What’s behind the rise in religious exemptions in Iowa?
As of July 2024, parents do not need a notary to witness their signature on a Religious Certificate of Immunization Exemption. The certificate states that a child will be granted an exception based on a “genuine and sincere religious belief” and “not based merely on philosophical, scientific, moral, personal, or medical opposition to immunizations.”
The state policy made it easier for people to opt out of required vaccines for public schools, Faber said.
As a county health department, Van Liew said that they are obligated to stay in compliance with state code, which means that the department cannot ask to confirm someone’s religious beliefs.
"We’re still trying to overcome purposefully falsified research from a few decades ago that erroneously linked autism and vaccines."Juliann Van Liew, Polk County health director
“We’re still trying to overcome purposefully falsified research from a few decades ago that erroneously linked autism and vaccines — an incredibly unfortunate piece of purposeful misinformation spreading that has caused an incredible amount of damage,” Van Liew said. “Unfortunately, we're still seeing folks relying on that misinformation and continuing to spread ideas that vaccines aren't safe.”
Van Liew said she’s monitoring a chicken pox outbreak at a private school, something she wouldn’t traditionally see if enough students were vaccinated against chicken pox.
“The more we've got kids not fully up to date on vaccines, the more we're going to see communicable disease spread,” Van Liew said. “It simply is what it is.”
Individual rights versus public protection
Vaccine hesitancy is at the center of the debate over parental rights, Van Liew said, not just in Iowa but nationwide. She said parents’ fears about safety are motivated by a desire to do right by their kids.

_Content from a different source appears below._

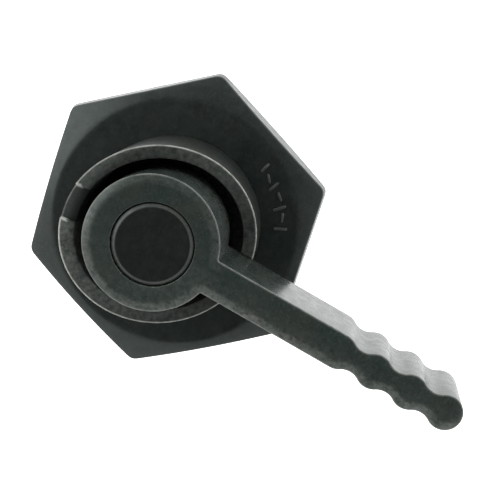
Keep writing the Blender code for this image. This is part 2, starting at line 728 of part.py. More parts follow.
def build():
    clear_scene()
    nylon = (0.035, 0.042, 0.04)
    make_body(material("body_plastic", nylon, 0.45))
    make_bonnet(material("bonnet_plastic", (0.03, 0.034, 0.034), 0.42))
    make_collar(material("collar_plastic", nylon, 0.4))
    make_lever(material("lever_plastic", (0.04, 0.05, 0.047), 0.4))
    make_cap(material("cap_plastic", (0.022, 0.022, 0.022), 0.5))

    steel = (0.62, 0.62, 0.6)
    make_lever_screw(material("screw_steel", steel, 0.3, 1.0))
    washer = material("washer_steel", steel, 0.35, 1.0)
    ring("lever_washer", 3.0 * MM, 7.6 * MM, SCREW_FLOOR + GAP, SCREW_FLOOR + 1.5 * MM, washer)
    make_stop_pin(material("pin_steel", steel, 0.3, 1.0))
    make_lock_screw(material("lock_screw_steel", steel, 0.35, 1.0))
    make_stem(material("stem_plastic", (0.05, 0.055, 0.055), 0.4))
    make_ball(material("ball_plastic", (0.06, 0.065, 0.065), 0.25))

    white = (0.82, 0.82, 0.78)
    make_lower_seat(material("lower_seat_ptfe", white, 0.5))
    make_outlet_seat(material("outlet_seat_ptfe", white, 0.5))
    make_upper_seat(material("upper_seat_ptfe", white, 0.5))
    make_inlet_connector(material("inlet_plastic", nylon, 0.45))
    make_outlet_connector(material("outlet_plastic", nylon, 0.45))
    acetal = (0.75, 0.74, 0.68)
    thrust = material("thrust_washer_acetal", acetal, 0.5)
    washer_top = SHOULDER_CEILING - GAP
    ring("thrust_washer", RUNNING_BORE, SHOULDER_BORE - 0.5 * MM, washer_top - 0.9 * MM, washer_top, thrust)
    bush = material("bush_acetal", acetal, 0.5)
    ring("gland_bush", RUNNING_BORE, BUSH_BORE - GAP, BUSH_FLOOR + GAP, BONNET_TOP - 1.3 * MM, bush)
    slip = material("slip_washer_acetal", acetal, 0.5)
    ring("slip_washer", 10.6 * MM, 15.0 * MM, BONNET_TOP - 0.7 * MM, BONNET_TOP + 0.05 * MM, slip)
    rubber = (0.02, 0.02, 0.02)
    make_connector_ring("inlet_o_ring", material("inlet_ring_rubber", rubber, 0.7), below_ball())
    towards_outlet = radially(-math.pi / 2, BALL_HEIGHT)
    make_connector_ring("outlet_o_ring", material("outlet_ring_rubber", rubber, 0.7), towards_outlet)
    bonnet_ring = material("bonnet_ring_rubber", rubber, 0.7)
    o_ring("bonnet_o_ring", 25.9 * MM, 1.15 * MM, BONNET_RING_HEIGHT, bonnet_ring, 32)
    for level, height in zip(("lower", "upper"), STEM_RING_HEIGHTS):
        seal = material(f"stem_ring_{level}_rubber", rubber, 0.7)
        o_ring(f"stem_o_ring_{level}", 6.3 * MM, 0.85 * MM, height, seal)
    make_drain_plug(material("drain_plug_plastic", nylon, 0.4))
    make_drain_washer(material("drain_washer_rubber", rubber, 0.7))


build()
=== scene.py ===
"""Looks of the seacock valve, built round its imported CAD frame.

Metres, +Z up. Z is the axis of inlet, stem and lever, the lever points along +X and the outlet along -Y.
"""

import json
import math

import bmesh
import bpy
from mathutils import Matrix, Vector


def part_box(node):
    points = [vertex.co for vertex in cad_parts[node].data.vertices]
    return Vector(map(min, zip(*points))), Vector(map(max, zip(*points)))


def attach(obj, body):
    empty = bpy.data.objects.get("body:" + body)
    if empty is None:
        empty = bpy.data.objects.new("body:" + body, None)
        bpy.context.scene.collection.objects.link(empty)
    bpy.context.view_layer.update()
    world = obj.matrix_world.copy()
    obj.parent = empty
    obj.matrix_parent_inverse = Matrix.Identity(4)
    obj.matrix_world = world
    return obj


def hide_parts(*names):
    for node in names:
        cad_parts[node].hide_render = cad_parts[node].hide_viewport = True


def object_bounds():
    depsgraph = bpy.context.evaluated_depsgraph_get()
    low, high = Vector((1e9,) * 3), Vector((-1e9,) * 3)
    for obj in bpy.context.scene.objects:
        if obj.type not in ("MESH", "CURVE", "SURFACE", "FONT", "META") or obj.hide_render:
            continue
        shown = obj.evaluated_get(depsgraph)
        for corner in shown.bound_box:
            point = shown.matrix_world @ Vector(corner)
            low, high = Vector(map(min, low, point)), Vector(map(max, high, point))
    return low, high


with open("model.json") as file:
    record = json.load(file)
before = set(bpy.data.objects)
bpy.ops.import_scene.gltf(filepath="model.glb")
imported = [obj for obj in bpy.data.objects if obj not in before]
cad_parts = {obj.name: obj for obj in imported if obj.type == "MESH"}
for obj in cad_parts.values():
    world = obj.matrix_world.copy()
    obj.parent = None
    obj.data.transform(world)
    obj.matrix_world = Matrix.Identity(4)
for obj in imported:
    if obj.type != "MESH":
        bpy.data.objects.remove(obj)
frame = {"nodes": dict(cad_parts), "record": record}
cad_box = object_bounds()

MM = 0.001
LEVER_LOW, LEVER_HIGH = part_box("lever")
COLLAR_LOW, COLLAR_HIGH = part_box("turning_collar")
BONNET_LOW, BONNET_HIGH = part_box("bonnet_nut")
BODY_LOW, BODY_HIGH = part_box("valve_body")
CONNECTOR_LOW, CONNECTOR_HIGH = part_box("outlet_connector")
DRAIN_LOW, DRAIN_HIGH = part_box("drain_plug")
CAP_LOW, CAP_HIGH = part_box("cap_plug")

PORT_HEIGHT = (CONNECTOR_LOW.z + CONNECTOR_HIGH.z) / 2
QUARTER_TURN = [math.pi / 2 * i / 4 for i in range(5)]


# ---- camera and studio -------------------------------------------------------------------------------------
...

“I just want to encourage folks to stay engaged in the conversation, to not vilify either side, to realize that this is an important public health issue that really strikes at the heart of individual rights versus public protection,” she said.
Both Faber and Van Liew said that using trusted messengers to reassure parents helps them consider their vaccination decisions. Both praised school nurses for having those hard conversations with parents.
“We need to figure out that sweet spot and that balancing act of how we honor and respect people's individual choices and unique situations, but also decide together that we need to do things to protect one another that maybe aren't always the thing we love to do or want to do, but that we have a responsibility to do,” Van Liew said.